RP: What would you like viewers to know about your work, or about specific works?
US: There are some interesting things. In the “Servitude” series, I became aware of the violence enacted on the materials—cutting, grinding, filing—during the making of the pieces. I made Her Latent Power Lies Dormant four times before it was resolved conceptually and structurally. The works with segments of broom pieces like Cornucopia and The Conference of the Brooms (2019) have a mix of used broom handles and new ones, and I struggled to get variation of tone when I couldn’t find enough used ones. Security Blanket (2018) was bought by a collector couple and currently sits in a man cave alongside vintage cars. The title for Male Guilt (2016) came because of how men commonly responded to the image. Domestic disagreement (2015) was one of the first peg pieces that I made, and it is interesting that I used this difficult medium to describe a relationship with the process of making.

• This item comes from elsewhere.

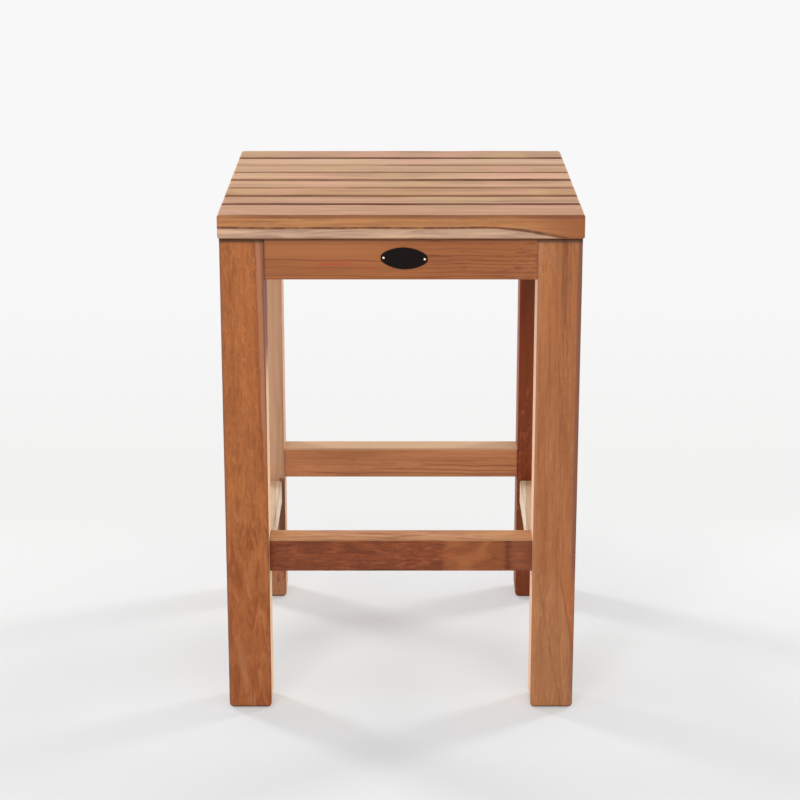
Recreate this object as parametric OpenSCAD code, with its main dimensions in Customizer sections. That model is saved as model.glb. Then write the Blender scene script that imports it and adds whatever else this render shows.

The irons as well as the plugs are stitched in United by Stitches (2012). I have a huge desire to continue making works like Dishwashing delight, but I haven’t found a way to stop the sponges from fading—and I’m not yet ready to accept the fading color as part of the nature of the work.
RP: What are your future plans?
US: I have been straddling several strands of art-making—social practice, public art, and studio work—and I would like to bring them together, cohesively and logically and effortlessly. I have many dreams for the future, but mostly I look forward to making a meaningful impact.